## What the task requires
Repeat exactly the lines from the start of the entries below through the line containing "from mathutils import Vector". Omit the rest.

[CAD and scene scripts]
----------

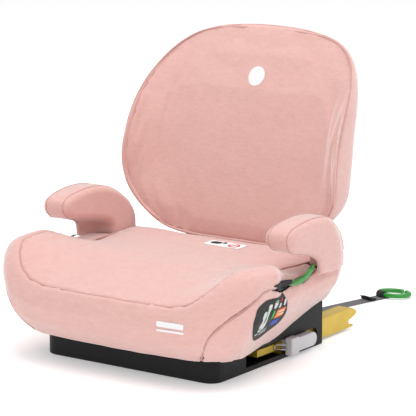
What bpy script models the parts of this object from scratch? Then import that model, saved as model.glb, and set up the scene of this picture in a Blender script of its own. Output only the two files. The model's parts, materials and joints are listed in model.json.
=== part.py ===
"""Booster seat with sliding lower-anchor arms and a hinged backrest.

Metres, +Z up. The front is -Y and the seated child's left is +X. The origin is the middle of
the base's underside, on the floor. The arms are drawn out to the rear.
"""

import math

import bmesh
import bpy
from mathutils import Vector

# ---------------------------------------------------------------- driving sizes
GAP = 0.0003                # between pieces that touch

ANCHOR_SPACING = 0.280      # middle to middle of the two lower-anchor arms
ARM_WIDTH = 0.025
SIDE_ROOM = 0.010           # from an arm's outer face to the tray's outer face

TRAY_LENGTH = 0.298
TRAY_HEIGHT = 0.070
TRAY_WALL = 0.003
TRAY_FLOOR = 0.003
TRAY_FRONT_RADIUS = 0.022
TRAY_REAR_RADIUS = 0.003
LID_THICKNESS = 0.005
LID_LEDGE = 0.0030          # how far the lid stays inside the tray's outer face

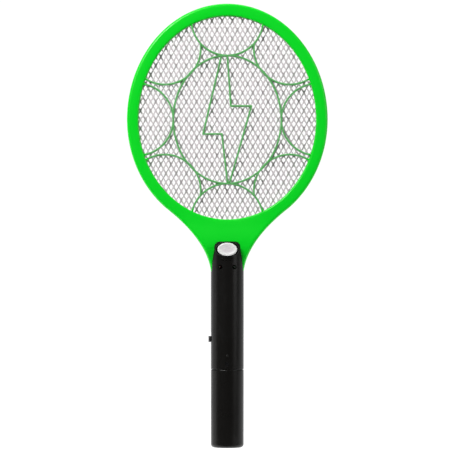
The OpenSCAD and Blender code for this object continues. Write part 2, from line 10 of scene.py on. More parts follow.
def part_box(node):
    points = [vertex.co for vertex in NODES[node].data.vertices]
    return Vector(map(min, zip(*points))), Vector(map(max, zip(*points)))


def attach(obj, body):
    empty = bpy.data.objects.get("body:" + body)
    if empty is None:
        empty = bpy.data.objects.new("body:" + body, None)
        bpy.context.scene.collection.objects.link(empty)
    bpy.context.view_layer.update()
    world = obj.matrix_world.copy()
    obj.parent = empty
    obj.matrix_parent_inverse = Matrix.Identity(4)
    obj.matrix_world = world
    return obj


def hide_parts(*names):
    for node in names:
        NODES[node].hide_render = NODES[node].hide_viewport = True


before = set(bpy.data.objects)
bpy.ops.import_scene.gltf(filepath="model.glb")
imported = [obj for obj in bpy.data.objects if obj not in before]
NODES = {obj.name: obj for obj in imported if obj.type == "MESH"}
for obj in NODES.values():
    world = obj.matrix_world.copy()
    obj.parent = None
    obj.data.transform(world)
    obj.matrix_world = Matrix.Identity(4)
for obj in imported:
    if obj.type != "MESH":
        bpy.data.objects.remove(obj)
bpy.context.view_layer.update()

----------

## Solved problem
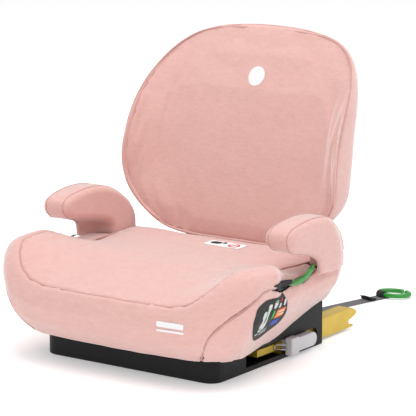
What bpy script models the parts of this object from scratch? Then import that model, saved as model.glb, and set up the scene of this picture in a Blender script of its own. Output only the two files. The model's parts, materials and joints are listed in model.json.
=== part.py ===
"""Booster seat with sliding lower-anchor arms and a hinged backrest.

Metres, +Z up. The front is -Y and the seated child's left is +X. The origin is the middle of
the base's underside, on the floor. The arms are drawn out to the rear.
"""

import math

import bmesh
import bpy
from mathutils import Vector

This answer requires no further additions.